E’ riposta nei microrganismi la speranza di veder scomparire in tempi ragionevoli l’enorme chiazza di petrolio generata dal disastro della Deepwater Horizon, nel Golfo del Messico. Secondo quanto afferma la rivista Scientific American, l’ecosistema marino del Golfo è in grado di assorbire il colpo e di ritrovare l’equilibrio grazie alla presenza massiccia di batteri in grado di decomporre le molecole di petrolio.
Secondo gli scienziati intervistati da SA, i microbi che si nutrono di idrocarburi, come l’Alcanivorax borkumensis, sono in grado di ripulire letteralmente le acque del Golfo, come accaduto nell’incidente della Exxon Valdez in Alaska qualche anno fa. Generalmente questi microbi si nutrono del petrolio rilasciato (in quantità modeste, ovviamente) dalle navi e dalle piccole fuoriuscite delle trivellazioni. Di fronte a una quantità enorme di petrolio, la popolazione di microbi si moltiplicherà in brevissimo tempo, velocizzandosi da sola.

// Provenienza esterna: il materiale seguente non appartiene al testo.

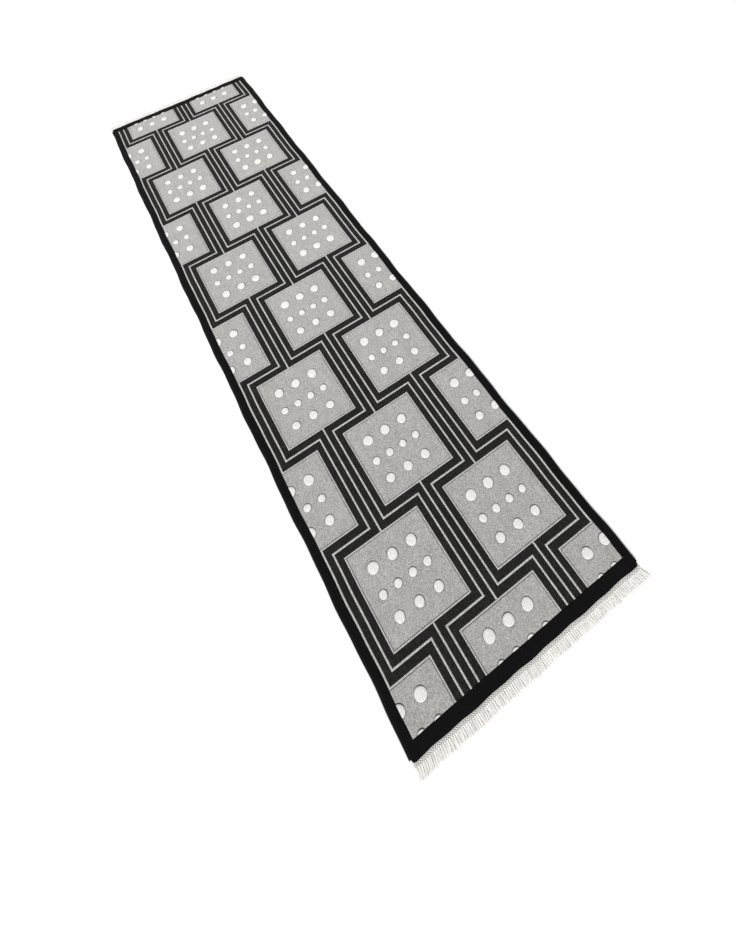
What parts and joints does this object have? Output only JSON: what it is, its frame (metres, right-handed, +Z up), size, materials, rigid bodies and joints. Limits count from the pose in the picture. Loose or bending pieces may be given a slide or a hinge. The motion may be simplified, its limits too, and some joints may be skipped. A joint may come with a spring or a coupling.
{
  "type": "runner rug",
  "caption": "Long narrow pile rug with grey square panels and raised dots in a net of black bands, overcast sides, a fringe on both ends, and a fold across its middle.",
  "frame": {"origin": "centre of the rug's underside, where it lies on the floor, at the middle of its length and width", "axes": "+X along the rug towards its near end, +Y across it towards its right side, +Z up out of the pile"},
  "size_m": [3, 0.8, 0.0129],
  "materials": {
    "back_coat": "matt latex size brushed into the back of the weave",
    "ground_weave": "plain-woven jute and cotton, matt",
    "border_pile": "dense black cut pile, matt",
    "overcast_yarn": "black yarn wrapped round the side edge",
    "band_pile": "charcoal-black cut pile, ribbed along the rows of tufts",
    "panel_pile": "heathered grey cut pile, matt with a soft sheen",
    "line_pile": "light grey cut pile of the thin lines and panel rims",
    "dot_pile": "cream-white cut pile, carved into low domes",
    "fringe_heading": "ivory cotton heading, cross-stitched",
    "fringe_yarn": "ivory twisted cotton yarn"
  },
  "bodies": {
    "near_half": {"back_coat_near": "back_coat", "band_pile_near": "band_pile", "border_end_near": "border_pile", "border_left_near": "border_pile", "border_right_near": "border_pile", "fringe_heading_near": "fringe_heading", "ground_weave_near": "ground_weave", "overcast_edge_left_near": "overcast_yarn", "overcast_edge_right_near": "overcast_yarn", "panel_06_centre": "panel_pile", "panel_06_left_half": "panel_pile", "panel_06_right_half": "panel_pile", "panel_07_left": "panel_pile", "panel_07_right": "panel_pile", "panel_08_centre": "panel_pile", "panel_08_left_half": "panel_pile", "panel_08_right_half": "panel_pile", "panel_09_left": "panel_pile", "panel_09_right": "panel_pile", "panel_10_centre": "panel_pile", "panel_10_left_half": "panel_pile", "panel_10_right_half": "panel_pile"},
    "far_half": {"back_coat_far": "back_coat", "band_pile_far": "band_pile", "border_end_far": "border_pile", "border_left_far": "border_pile", "border_right_far": "border_pile", "fringe_heading_far": "fringe_heading", "ground_weave_far": "ground_weave", "overcast_edge_left_far": "overcast_yarn", "overcast_edge_right_far": "overcast_yarn", "panel_01_left": "panel_pile", "panel_01_right": "panel_pile", "panel_02_centre": "panel_pile", "panel_02_left_half": "panel_pile", "panel_02_right_half": "panel_pile", "panel_03_left": "panel_pile", "panel_03_right": "panel_pile", "panel_04_centre": "panel_pile", "panel_04_left_half": "panel_pile", "panel_04_right_half": "panel_pile", "panel_05_left": "panel_pile", "panel_05_right": "panel_pile"},
    "near_fringe": {"fringe_strands_near": "fringe_yarn"},
    "far_fringe": {"fringe_strands_far": "fringe_yarn"}
  },
  "joints": [
    {"name": "middle_fold", "type": "hinge", "parent": "near_half", "child": "far_half", "pos_m": [0, 0, 0.0145], "axis": [0, 1, 0], "range_deg": [0, 170]},
    {"name": "near_fringe_swing", "type": "hinge", "parent": "near_half", "child": "near_fringe", "pos_m": [1.4673, 0, 0.002], "axis": [0, -1, 0], "range_deg": [-90, 100]},
    {"name": "far_fringe_swing", "type": "hinge", "parent": "far_half", "child": "far_fringe", "pos_m": [-1.4673, 0, 0.002], "axis": [0, 1, 0], "range_deg": [-90, 100]}
  ]
}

Per quanto però l’ecosistema possa far fronte da solo all’emergenza, i danni biologici della falla saranno comunque gravissimi. Inoltre, non è dato sapere quanto tempo servirà per veder scomparire il petrolio dall’acqua: potrebbe volerci relativamente poco per le chiazze in superficie, visto che i batteri agiscono meglio ad alte temperature e a basse pressioni, mentre per quelle in profondità il processo potrebbe richiedere molti anni.

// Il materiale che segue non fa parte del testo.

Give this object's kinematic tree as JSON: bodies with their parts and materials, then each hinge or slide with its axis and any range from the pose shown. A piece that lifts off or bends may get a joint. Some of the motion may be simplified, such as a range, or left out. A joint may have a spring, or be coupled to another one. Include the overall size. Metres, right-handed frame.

Gli scienziati stanno anche pensando di introdurre nell’ecosistema microbi geneticamente modificati, per velocizzare il processo. Ques’ipotesi sembra però impraticabile per l’impossibilità di prevedere come la complessa comunità di microrganismi reagirebbe all’intervento esterno. L’unico modo per facilitare il compito dei batteri resta dunque quello di disperdere nelle aree inquinate agenti chimici in grado di scomporre le gocce di petrolio in goccioline finissime, più semplici da attaccare per gli “spazzini del mare”.